┌─ Recorded data

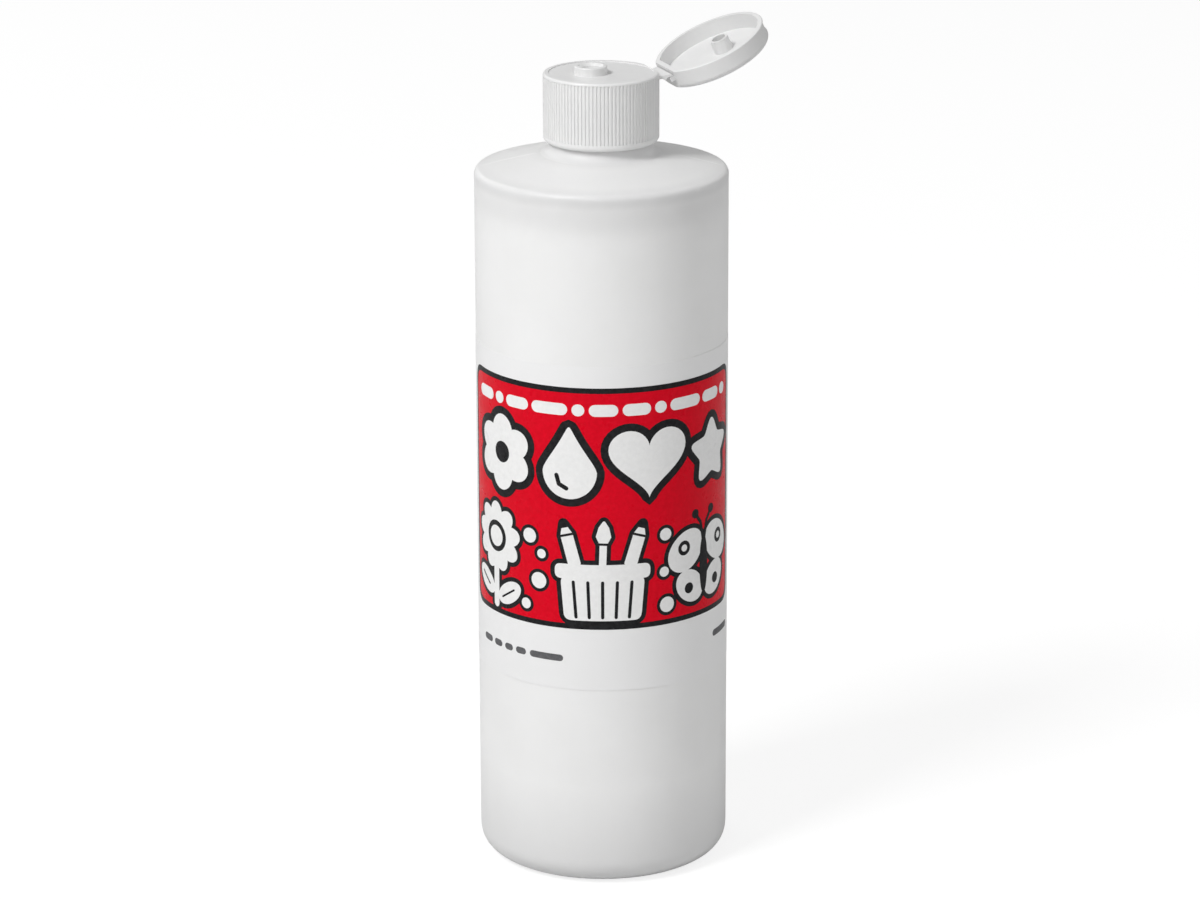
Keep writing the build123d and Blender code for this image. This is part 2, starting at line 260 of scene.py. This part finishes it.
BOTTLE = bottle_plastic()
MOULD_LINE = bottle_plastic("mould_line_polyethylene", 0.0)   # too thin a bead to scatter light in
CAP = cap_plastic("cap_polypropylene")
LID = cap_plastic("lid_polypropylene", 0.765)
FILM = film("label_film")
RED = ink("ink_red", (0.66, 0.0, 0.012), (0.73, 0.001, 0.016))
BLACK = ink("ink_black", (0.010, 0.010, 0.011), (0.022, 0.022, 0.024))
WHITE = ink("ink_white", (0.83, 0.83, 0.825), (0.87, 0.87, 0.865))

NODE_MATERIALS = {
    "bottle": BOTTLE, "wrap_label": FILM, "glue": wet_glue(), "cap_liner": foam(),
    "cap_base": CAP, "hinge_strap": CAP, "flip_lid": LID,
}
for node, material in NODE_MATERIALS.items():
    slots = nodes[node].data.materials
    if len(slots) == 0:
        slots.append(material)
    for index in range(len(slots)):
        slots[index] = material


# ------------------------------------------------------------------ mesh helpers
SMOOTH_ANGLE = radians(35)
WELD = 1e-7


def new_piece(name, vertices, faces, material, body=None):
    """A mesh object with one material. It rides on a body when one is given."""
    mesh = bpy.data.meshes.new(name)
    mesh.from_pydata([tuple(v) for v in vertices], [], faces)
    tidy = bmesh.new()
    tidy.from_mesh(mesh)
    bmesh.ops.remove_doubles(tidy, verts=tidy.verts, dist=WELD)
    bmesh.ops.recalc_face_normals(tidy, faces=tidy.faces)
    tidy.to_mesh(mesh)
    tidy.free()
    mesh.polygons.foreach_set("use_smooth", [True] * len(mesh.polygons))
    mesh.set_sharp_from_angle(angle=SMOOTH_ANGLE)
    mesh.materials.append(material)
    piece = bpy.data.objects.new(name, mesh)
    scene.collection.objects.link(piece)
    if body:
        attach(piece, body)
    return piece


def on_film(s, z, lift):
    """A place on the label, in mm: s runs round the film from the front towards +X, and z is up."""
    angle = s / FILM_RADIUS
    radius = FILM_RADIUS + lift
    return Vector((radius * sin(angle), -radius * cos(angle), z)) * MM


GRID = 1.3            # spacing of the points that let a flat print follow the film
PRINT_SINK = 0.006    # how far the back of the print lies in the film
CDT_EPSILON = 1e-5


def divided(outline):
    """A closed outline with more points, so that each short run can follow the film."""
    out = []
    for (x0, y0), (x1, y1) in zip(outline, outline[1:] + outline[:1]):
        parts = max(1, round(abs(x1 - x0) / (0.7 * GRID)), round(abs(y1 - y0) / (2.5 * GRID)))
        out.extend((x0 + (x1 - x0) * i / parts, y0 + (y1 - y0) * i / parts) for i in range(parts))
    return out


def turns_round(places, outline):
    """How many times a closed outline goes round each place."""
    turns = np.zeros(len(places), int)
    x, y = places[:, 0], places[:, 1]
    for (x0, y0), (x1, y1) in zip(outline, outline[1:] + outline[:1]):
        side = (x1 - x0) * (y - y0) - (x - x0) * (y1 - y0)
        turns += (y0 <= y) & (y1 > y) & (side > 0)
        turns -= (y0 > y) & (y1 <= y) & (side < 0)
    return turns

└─

Using the data above, say how many lines include "body". No other reply is needed.

Solution below:
4